Class 16 - Notes

Upcoming Schedule

Before Wednesday's class, either (1) read Chapter 7: Cost of the course book, or (2) complete Lesson 5: How Programs Run of the Udacity course. (After Wednesday, you should do the other one.) The example programs in Chapter 7 of the coursebook are in Scheme (not Python), but you should be able to mostly understand them (and its good practice to be reading Scheme code, since you'll be writing a Scheme interpreter soon!). If you have questions about any of the code examples, please let me know.

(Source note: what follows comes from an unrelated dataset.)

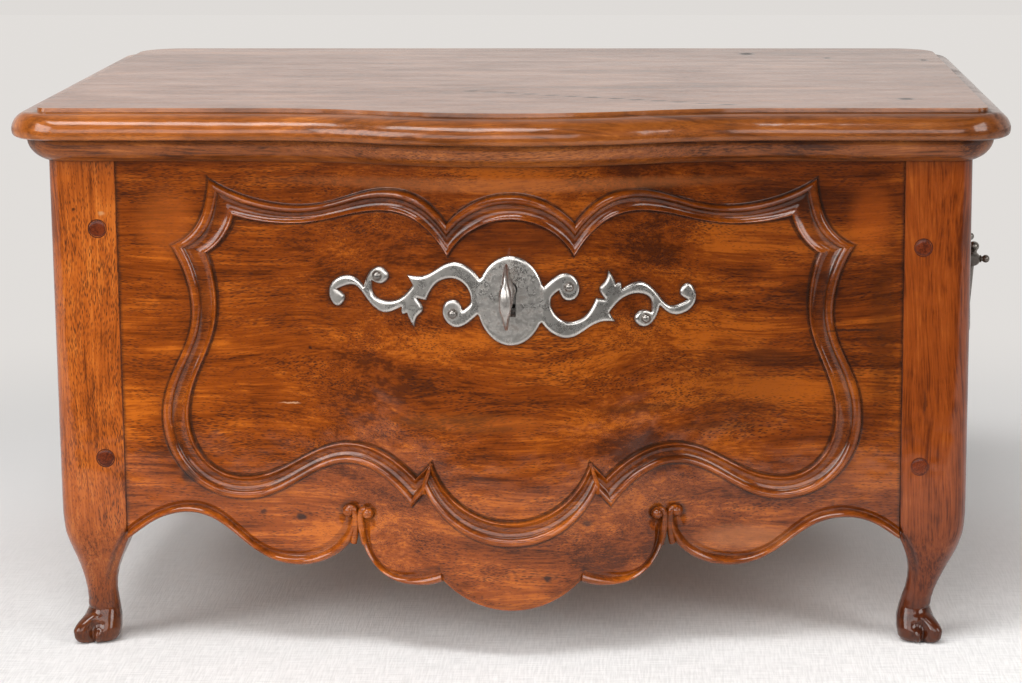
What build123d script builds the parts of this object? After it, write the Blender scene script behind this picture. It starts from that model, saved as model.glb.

Project 4 will be posted soon, and due March 16.

Slides

Code

class16.py

Notes and Questions

def list_map(fn, lst):
    def appender(lst, e):
        return lst + [fn(e)]
    return list_accumulator(appender, lst, [])

def list_map(fn, lst):
    return list_accumulator(lambda lst, e: lst + [fn(e)],
                            lst, [])

What does it cost to compute?

Why does it cost more per instruction to compute in Tokyo than Virginia?

Why would someone pay a premium to do their computing in Tokyo?

How expensive is addition of whole numbers?

How expensive is multiplication of whole numbers?

Links

Black belts (and wanna-be black belts) will also want to look at how Python actual implements addition and multiplication in longobject.c.

Fourth-degree black belts should read Fürer's paper: Martin Fürer, Faster Integer Multiplication. STOC 2007.